WHAT THE EXERCISE ASKS: Give again, word for word, each line from the top of the listing through the line that holds "for node in".

DATASET EXTRACT:
** Start **

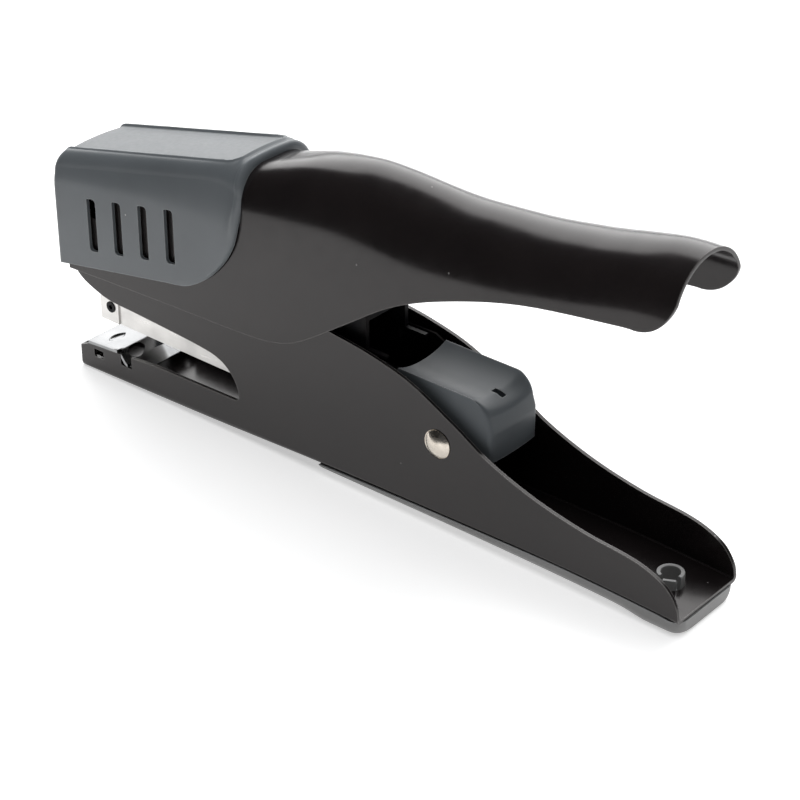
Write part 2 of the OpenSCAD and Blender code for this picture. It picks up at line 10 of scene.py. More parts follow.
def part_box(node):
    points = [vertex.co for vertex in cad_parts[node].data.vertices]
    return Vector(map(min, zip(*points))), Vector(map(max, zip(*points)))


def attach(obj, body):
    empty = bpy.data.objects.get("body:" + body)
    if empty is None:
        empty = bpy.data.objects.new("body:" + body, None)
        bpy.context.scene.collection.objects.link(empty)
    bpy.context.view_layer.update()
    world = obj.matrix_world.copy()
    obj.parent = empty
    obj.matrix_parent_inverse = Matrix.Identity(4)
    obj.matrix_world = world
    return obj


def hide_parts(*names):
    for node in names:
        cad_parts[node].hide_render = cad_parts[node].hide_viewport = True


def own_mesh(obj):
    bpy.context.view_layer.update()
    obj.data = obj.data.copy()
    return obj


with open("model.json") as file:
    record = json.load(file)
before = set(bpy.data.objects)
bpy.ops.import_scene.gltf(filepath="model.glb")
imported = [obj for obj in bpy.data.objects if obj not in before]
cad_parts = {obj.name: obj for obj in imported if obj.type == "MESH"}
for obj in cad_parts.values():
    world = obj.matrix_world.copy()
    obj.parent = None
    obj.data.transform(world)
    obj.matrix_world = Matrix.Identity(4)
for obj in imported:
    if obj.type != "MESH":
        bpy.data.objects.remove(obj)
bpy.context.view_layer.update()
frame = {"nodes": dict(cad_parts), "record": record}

# ---- Sizes, in millimetres. Side views are drawn with X = 0 at the jaw's tip -----------------

MM = 0.001
MID_X = 89
# Half-width of a cutter that goes right across the part
CUT = 20

FRAME_HW = 11.3
FRAME_T = 0.9
FRAME_BEND = 1.3
JAW_CORNER = 1
REAR_END = 183

HANDLE_HW = 12.5
HANDLE_T = 0.9
HANDLE_END = 177.4

CAP_HW = 13.85
CAP_T = 0.95
CAP_FRONT = -5.3
CAP_REAR = 58.7

PIN = (8, 48, 2.5)
REAR_RIVET = (116.5, 23.1, 2)
POST_R = 3.2
POST_X = (98, 173.2)
POST_PLAY = 0.1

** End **

OUTPUT OF THE TASK:
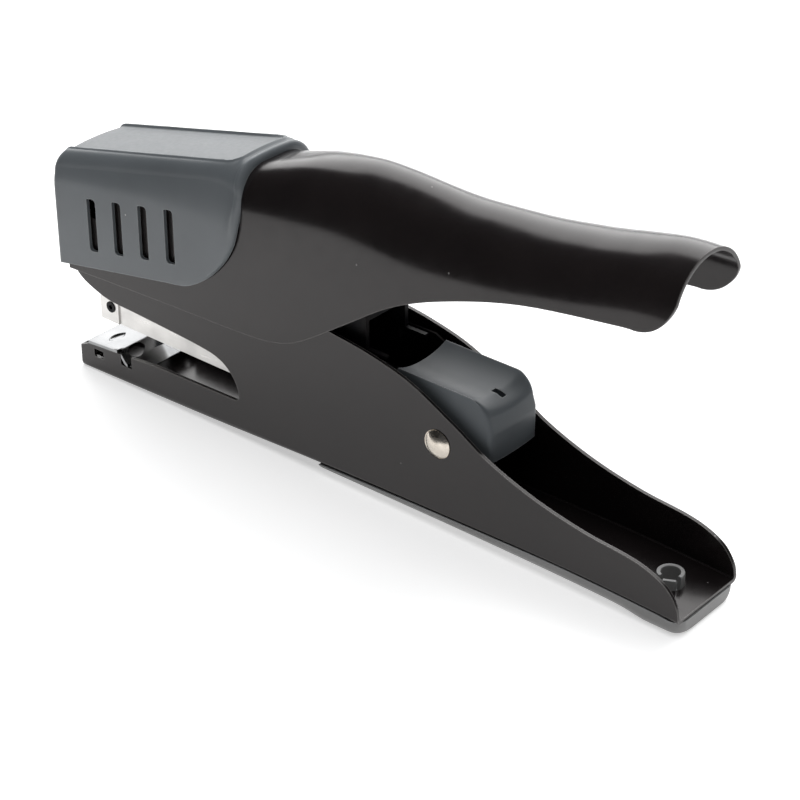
Write part 2 of the OpenSCAD and Blender code for this picture. It picks up at line 10 of scene.py. More parts follow.
def part_box(node):
    points = [vertex.co for vertex in cad_parts[node].data.vertices]
    return Vector(map(min, zip(*points))), Vector(map(max, zip(*points)))


def attach(obj, body):
    empty = bpy.data.objects.get("body:" + body)
    if empty is None:
        empty = bpy.data.objects.new("body:" + body, None)
        bpy.context.scene.collection.objects.link(empty)
    bpy.context.view_layer.update()
    world = obj.matrix_world.copy()
    obj.parent = empty
    obj.matrix_parent_inverse = Matrix.Identity(4)
    obj.matrix_world = world
    return obj


def hide_parts(*names):
    for node in names:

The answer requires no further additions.